Additional problem is an InGaN decomposition in active region during high temperature growth of p-type GaN and AlGaN layers above the QWs. This problem has been reported by a number of researchers6,7,8. In our research to date, we have observed that the decomposition of the multi QWs stack usually begins at the deepest, i.e., first grown QW. As there is no significant structural difference between the first and other quantum wells, the interaction between the InGaN QWs and the layers below should play a role. Since Si-doped n-type GaN layer grown in MOVPE method (under the N-rich conditions) contains a high concentration of Ga-vacancies9 we have posed a hypothesis that point defects migration could be responsible for the InGaN QWs decomposition at high temperatures.
In order to check this hypothesis, we have performed the experiment consisting of three steps: (i) implantation of GaN:Si layer grown on sapphire template with He-ions to increase significantly the point defect concentration10, (ii) growth of five-fold InGaN/GaN QWs on the unimplanted and implanted GaN layers at temperatures 730 °C—QWs and 810 °C—quantum barriers (QBs), (iii) annealing of these samples at temperatures 900 °C, 920 °C and 940 °C.
Experiments described in Refs.11,12 on annealing of implanted layers at temperatures above 600 °C showed that the structural damage produced by light ion bombardment at low fluences recovers completely, whereas after implantation with high mass ions and/or high fluence the recovery is only partial. That is why He-ions were chosen for implantation in our experiment. Such light atoms mainly introduce simple defects, i.e., defects having low energy formation and migration barrier, e.g., point defects as vacancies, interstitials atoms and also Frenkel pairs and antisite atoms, which have been observed as non-radiative recombination centers13,14,15. Additionally, since our experiment was focused on elucidation of the role of point defects migration on the decomposition of QWs, ion implantation conditions (ion energy and fluence) have been set to avoid formation of extended defects and consequently plastic deformation in the implanted sample16.

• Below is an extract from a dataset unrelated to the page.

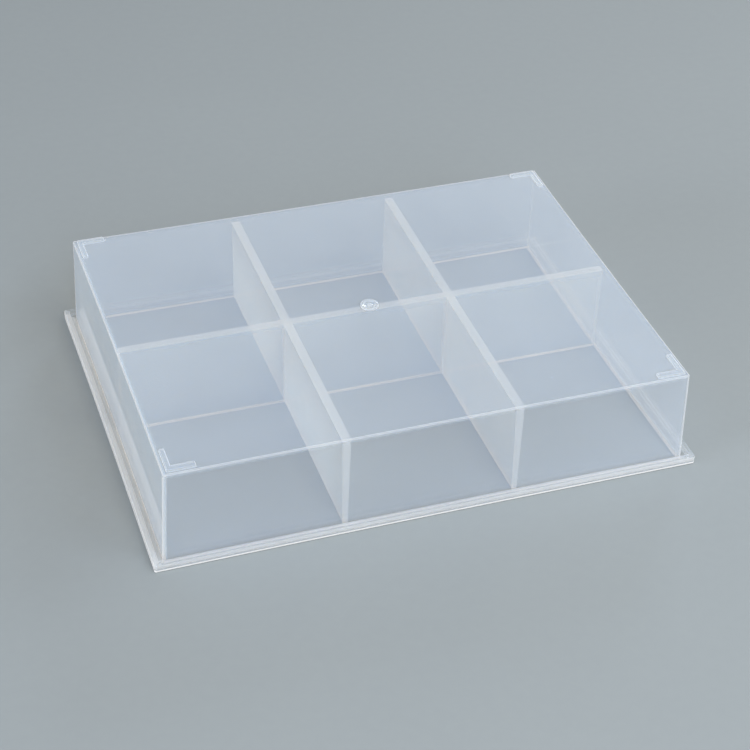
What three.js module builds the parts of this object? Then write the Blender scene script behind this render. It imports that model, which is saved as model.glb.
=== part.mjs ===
// Six-cavity soap mould tray: a clear polypropylene moulding with three by two cavities, lying rim down.
// Units are millimetres and +Z is up. The rim plane is z = 0 and the cavities open downwards through it.
// X runs along the three cavities, -Y is the front, and the origin is under the middle of the tray.
import * as THREE from "three";

// The box of the tray. Lengths and widths are outer sizes at the closed end.
const CLOSED_LENGTH = 180;
const CLOSED_WIDTH = 135.8;
const PANEL_TOP_Z = 35.8;
const PANEL_THICKNESS = 1.4;
const WALL_THICKNESS = 1.3;
const WALL_DRAFT = THREE.MathUtils.degToRad(1.45);

// The dividers taper from the closed panel down to their free edges at the rim plane.
const CROSS_DIVIDER_X = 29.8;
const DIVIDER_ROOT_THICKNESS = 2.5;
const DIVIDER_TIP_THICKNESS = 1.4;

// The rim: a flat flange round the open end, with an upright lip on its outer edge.
const RIM_LENGTH = 189;
const RIM_WIDTH = 144.6;
const RIM_CORNER_RADIUS = 0.6;
const FLANGE_THICKNESS = 1.3;
const LIP_TOP_Z = 3.15;
const LIP_THICKNESS = 1.7;

// The L-shaped feet on the closed panel, one near each corner.
const FOOT_HEIGHT = 0.8;
const FOOT_INSET_X = 1.3;
const FOOT_INSET_Y = 0.8;
const FOOT_LENGTH_X = 9.6;
const FOOT_LENGTH_Y = 11.2;
const FOOT_WIDTH_X = 1.8;
const FOOT_WIDTH_Y = 2.6;

// The gate mark in the middle of the closed panel: a low disc with a raised ring and a cut-off sprue nub.
const GATE_RADIUS = 3.1;
const GATE_RING_INNER_RADIUS = 2.1;
const GATE_NUB_RADIUS = 0.9;
const GATE_HEIGHT = 0.7;
const GATE_DISH_HEIGHT = 0.4;
const GATE_EDGE_ROUNDING = 0.2;
const GATE_SIDES = 48;

const PANEL_UNDERSIDE_Z = PANEL_TOP_Z - PANEL_THICKNESS;
const CORNER_ARC_STEPS = 6;

const tray = new THREE.Group();
tray.name = "soap_mould_tray";

// Half sizes of the tray's outer faces, inner faces and dividers at a height z.
function outerHalfLength(z) {
  return CLOSED_LENGTH / 2 + (PANEL_TOP_Z - z) * Math.tan(WALL_DRAFT);
}

function outerHalfWidth(z) {
  return CLOSED_WIDTH / 2 + (PANEL_TOP_Z - z) * Math.tan(WALL_DRAFT);
}

function innerHalfLength(z) {
  return outerHalfLength(z) - WALL_THICKNESS;
}

function innerHalfWidth(z) {
  return outerHalfWidth(z) - WALL_THICKNESS;
}

function dividerHalfThickness(z) {
  return THREE.MathUtils.lerp(DIVIDER_TIP_THICKNESS, DIVIDER_ROOT_THICKNESS, z / PANEL_UNDERSIDE_Z) / 2;
}

// Natural polypropylene: nearly clear, with a faint cool tint and a gloss surface.
function clearPolypropylene() {
  return new THREE.MeshStandardMaterial({
    color: new THREE.Color(0.8, 0.85, 0.9),
    roughness: 0.22,
    metalness: 0,
    transparent: true,
    opacity: 0.4,
  });
}

// Thick edges gather light, so they look whiter than the walls.
function milkyPolypropylene() {
  return new THREE.MeshStandardMaterial({
    color: new THREE.Color(0.86, 0.9, 0.94),
    roughness: 0.3,
    metalness: 0,
    transparent: true,
    opacity: 0.6,
  });
}

function addPart(name, geometry, material) {
  const mesh = new THREE.Mesh(geometry, material);
  mesh.name = name;
  tray.add(mesh);
}

// A box whose four sides may lean: each x and y bound is a function of z.
function draftedBox(bounds, lowZ, highZ) {
  const geometry = new THREE.BoxGeometry(1, 1, 1);
  const corners = geometry.getAttribute("position");
  for (let i = 0; i < corners.count; i += 1) {
    const z = corners.getZ(i) < 0 ? lowZ : highZ;
    const x = corners.getX(i) < 0 ? bounds.lowX(z) : bounds.highX(z);
    const y = corners.getY(i) < 0 ? bounds.lowY(z) : bounds.highY(z);
    corners.setXYZ(i, x, y, z);
  }
  geometry.computeVertexNormals();
  return geometry;
}

function straightBox(lowX, highX, lowY, highY, lowZ, highZ) {
  const geometry = new THREE.BoxGeometry(highX - lowX, highY - lowY, highZ - lowZ);
  geometry.translate((lowX + highX) / 2, (lowY + highY) / 2, (lowZ + highZ) / 2);
  return geometry;
}

// The same bounds on the other side of the middle plane, along x or along y.
function mirroredX(bounds) {
  return { ...bounds, lowX: (z) => -bounds.highX(z), highX: (z) => -bounds.lowX(z) };
}

function mirroredY(bounds) {
  return { ...bounds, lowY: (z) => -bounds.highY(z), highY: (z) => -bounds.lowY(z) };
}

// The closed panel carries the full outline, and the walls hang below it.
function addBasePanel() {
  const bounds = {
    lowX: (z) => -outerHalfLength(z),
    highX: outerHalfLength,
    lowY: (z) => -outerHalfWidth(z),
    highY: outerHalfWidth,
  };
  addPart("base_panel", draftedBox(bounds, PANEL_UNDERSIDE_Z, PANEL_TOP_Z), clearPolypropylene());
}

// The front and back walls run the full length and hold the corners.
function addLongWalls() {
  const back = {
    lowX: (z) => -outerHalfLength(z),
    highX: outerHalfLength,
    lowY: innerHalfWidth,
    highY: outerHalfWidth,
  };
  addPart("back_wall", draftedBox(back, 0, PANEL_UNDERSIDE_Z), clearPolypropylene());
  addPart("front_wall", draftedBox(mirroredY(back), 0, PANEL_UNDERSIDE_Z), clearPolypropylene());
}

// The end walls stand between the long ones.
function addEndWalls() {
  const right = {
    lowX: innerHalfLength,
    highX: outerHalfLength,
    lowY: (z) => -innerHalfWidth(z),
    highY: innerHalfWidth,
  };
  addPart("right_wall", draftedBox(right, 0, PANEL_UNDERSIDE_Z), clearPolypropylene());
  addPart("left_wall", draftedBox(mirroredX(right), 0, PANEL_UNDERSIDE_Z), clearPolypropylene());
}

function addLongDivider() {
  const bounds = {
    lowX: (z) => -innerHalfLength(z),
    highX: innerHalfLength,
    lowY: (z) => -dividerHalfThickness(z),
    highY: dividerHalfThickness,
  };
  addPart("long_divider", draftedBox(bounds, 0, PANEL_UNDERSIDE_Z), clearPolypropylene());
}

// Each cross divider is met by the long one halfway, so it comes as a front and a back half.
function addCrossDividers() {
  const rightBack = {
    lowX: (z) => CROSS_DIVIDER_X - dividerHalfThickness(z),
    highX: (z) => CROSS_DIVIDER_X + dividerHalfThickness(z),
    lowY: dividerHalfThickness,
    highY: innerHalfWidth,
  };
  const halves = {
    cross_divider_right_back: rightBack,
    cross_divider_right_front: mirroredY(rightBack),
    cross_divider_left_back: mirroredX(rightBack),
    cross_divider_left_front: mirroredX(mirroredY(rightBack)),
  };
  for (const [name, bounds] of Object.entries(halves)) {
    addPart(name, draftedBox(bounds, 0, PANEL_UNDERSIDE_Z), clearPolypropylene());
  }
}

// A bar along the back of the rim, with the rim's two rounded outer corners.
function backRimBar(innerY, lowZ, highZ) {
  const x = RIM_LENGTH / 2;
  const y = RIM_WIDTH / 2;
  const r = RIM_CORNER_RADIUS;
  const outline = new THREE.Shape();
  outline.moveTo(-x, innerY);
  outline.lineTo(x, innerY);
  outline.absarc(x - r, y - r, r, 0, Math.PI / 2, false);
  outline.absarc(r - x, y - r, r, Math.PI / 2, Math.PI, false);
  outline.closePath();
  const settings = { depth: highZ - lowZ, bevelEnabled: false, curveSegments: CORNER_ARC_STEPS };
  return new THREE.ExtrudeGeometry(outline, settings).translate(0, 0, lowZ);
}

// Four bars make one ring of the rim: two long ones with the corners, and two short ones between them.
function addRimRing(prefix, innerX, innerY, lowZ, highZ, material) {
  const back = backRimBar(innerY, lowZ, highZ);
  const front = back.clone().rotateZ(Math.PI);
  const right = straightBox(innerX, RIM_LENGTH / 2, -innerY, innerY, lowZ, highZ);
  const left = right.clone().rotateZ(Math.PI);
  const bars = { front, back, left, right };
  for (const [side, geometry] of Object.entries(bars)) {
    addPart(`${prefix}_${side}`, geometry, material());
  }
}

function addRimFlange() {
  addRimRing("rim_flange", outerHalfLength(0), outerHalfWidth(0), 0, FLANGE_THICKNESS, clearPolypropylene);
}

function addRimLip() {
  const innerX = RIM_LENGTH / 2 - LIP_THICKNESS;
  const innerY = RIM_WIDTH / 2 - LIP_THICKNESS;
  addRimRing("rim_lip", innerX, innerY, FLANGE_THICKNESS, LIP_TOP_Z, milkyPolypropylene);
}

// An L with its outer corner towards the tray's corner. signX and signY choose the corner.
function footOutline(signX, signY) {
  const cornerX = CLOSED_LENGTH / 2 - FOOT_INSET_X;
  const cornerY = CLOSED_WIDTH / 2 - FOOT_INSET_Y;
  const corners = [
    [cornerX, cornerY],
    [cornerX - FOOT_LENGTH_X, cornerY],
    [cornerX - FOOT_LENGTH_X, cornerY - FOOT_WIDTH_Y],
    [cornerX - FOOT_WIDTH_X, cornerY - FOOT_WIDTH_Y],
    [cornerX - FOOT_WIDTH_X, cornerY - FOOT_LENGTH_Y],
    [cornerX, cornerY - FOOT_LENGTH_Y],
  ];
  return new THREE.Shape(corners.map(([x, y]) => new THREE.Vector2(signX * x, signY * y)));
}

function addCornerFeet() {
  for (const [sideY, signY] of [["front", -1], ["back", 1]]) {
    for (const [sideX, signX] of [["left", -1], ["right", 1]]) {
      const settings = { depth: FOOT_HEIGHT, bevelEnabled: false };
      const geometry = new THREE.ExtrudeGeometry(footOutline(signX, signY), settings);
      geometry.translate(0, 0, PANEL_TOP_Z);
      addPart(`corner_foot_${sideY}_${sideX}`, geometry, milkyPolypropylene());
    }
  }
}

// The disc turned about its own axis, from the panel's face up to the ring, across the dish and onto the nub.
function addGateMark() {
  const profile = [
    [0, 0],
    [GATE_RADIUS, 0],
    [GATE_RADIUS, GATE_HEIGHT - GATE_EDGE_ROUNDING],
    [GATE_RADIUS - GATE_EDGE_ROUNDING, GATE_HEIGHT],
    [GATE_RING_INNER_RADIUS + GATE_EDGE_ROUNDING, GATE_HEIGHT],
    [GATE_RING_INNER_RADIUS, GATE_DISH_HEIGHT],
    [GATE_NUB_RADIUS, GATE_DISH_HEIGHT],
    [GATE_NUB_RADIUS - GATE_EDGE_ROUNDING, GATE_HEIGHT - GATE_EDGE_ROUNDING],
    [0, GATE_HEIGHT - GATE_EDGE_ROUNDING],
  ];
  const points = profile.map(([radius, height]) => new THREE.Vector2(radius, height));
  const geometry = new THREE.LatheGeometry(points, GATE_SIDES);
  geometry.rotateX(Math.PI / 2);
  geometry.translate(0, 0, PANEL_TOP_Z);
  addPart("gate_mark", geometry, milkyPolypropylene());
}

addBasePanel();
addLongWalls();
addEndWalls();
addLongDivider();
addCrossDividers();
addRimFlange();
addRimLip();
addCornerFeet();
addGateMark();

export default tray;
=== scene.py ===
import math

import bmesh
import bpy
from mathutils import Matrix, Vector


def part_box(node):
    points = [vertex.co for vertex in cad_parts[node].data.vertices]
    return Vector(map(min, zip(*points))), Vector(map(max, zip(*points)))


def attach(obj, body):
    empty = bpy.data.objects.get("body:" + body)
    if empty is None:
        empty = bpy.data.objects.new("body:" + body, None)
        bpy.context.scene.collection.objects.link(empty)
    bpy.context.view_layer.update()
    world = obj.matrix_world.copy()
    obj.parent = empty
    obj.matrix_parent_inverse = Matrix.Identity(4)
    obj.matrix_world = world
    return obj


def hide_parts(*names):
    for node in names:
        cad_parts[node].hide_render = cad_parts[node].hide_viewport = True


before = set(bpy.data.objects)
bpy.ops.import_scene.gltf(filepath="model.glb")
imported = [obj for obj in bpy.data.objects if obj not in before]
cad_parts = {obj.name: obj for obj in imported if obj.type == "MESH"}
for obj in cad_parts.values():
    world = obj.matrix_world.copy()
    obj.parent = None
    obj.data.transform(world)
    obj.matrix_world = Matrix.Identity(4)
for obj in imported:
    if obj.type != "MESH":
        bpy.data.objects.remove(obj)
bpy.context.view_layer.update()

MM = 0.001
ROOT_BODY = "root"

# How the visual model departs from the straight CAD solids: a fitted warp, then gaps and roundings.
BOW_X = 0.27 * MM
BOW_Y = 0.37 * MM
PULL = 0.6 * MM
SPLAY = 0.5 * MM
DIVIDER_SHIFT = 0.7 * MM
SEAM_GAP = 0.03 * MM
CORNER_ROUNDING = 0.4 * MM
PANEL_EDGE_ROUNDING = 0.35 * MM
FREE_EDGE_ROUNDING = 0.2 * MM
ROOT_FILLET = 0.35 * MM
END_FILLET = 0.2 * MM
CAVITY_FILLET = 0.6 * MM
CORNER_FILLET = 0.25 * MM
LIP_ROUNDING = 0.25 * MM
FLANGE_ROUNDING = 0.2 * MM
RIM_CORNER_RADIUS = 0.6 * MM
RIM_INNER_RADIUS = 0.5 * MM
FOOT_ROUNDING = 0.38 * MM
FOOT_WIDTH_X = 1.8 * MM
FOOT_WIDTH_Y = 2.6 * MM
GATE_ROUNDING = 0.2 * MM

# Heights of the strips that look brighter or darker than the sheet beside them, through painted highlight or
# painted shade.
PANEL_STRIP = 0.65 * MM
FLANGE_STRIP = 0.75 * MM
FRONT_STRIP = 0.5 * MM
SIDE_STRIP = 0.35 * MM

# How finely the meshes are divided.
PANEL_STEPS = 12
LONG_STEPS = 24
END_STEPS = 18
CROSS_STEPS = 9
HEIGHT_STEPS = 8
CLOSEST_STEP = 0.02 * MM
FILLET_SHARES = (0.08, 0.25, 0.5, 1.0)
BEVEL_SEGMENTS = 3
FOOT_SEGMENTS = 2
ARC_STEPS = 8
SPAN_STEPS = 12
LONG_SPAN = 10
GATE_STEPS = 64
SHARP_ANGLE = math.radians(50)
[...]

The characterization of the implanted GaN layers, using Photoluminescence (PL) and Cathodoluminescence (CL) methods showed that even a small amount of ions cause signal quenching11,17. In addition, CL spectra of as-implanted GaN is quenched up to depth beyond the ion penetration range, calculated by TRIM18. It can be attributed to the diffusion of simple defects created during ion-implantation. This indicates their high mobility over wide range of temperatures11,13.
Our paper is arranged in three parts. In the first one, the impact of the implantation on the GaN:Si layer will be discussed. In the second one, the results for the InGaN/GaN QWs grown on the He-implanted and unimplanted GaN:Si layers will be shown. In the third part, the results of annealing of InGaN/GaN multi QWs will be given and discussed.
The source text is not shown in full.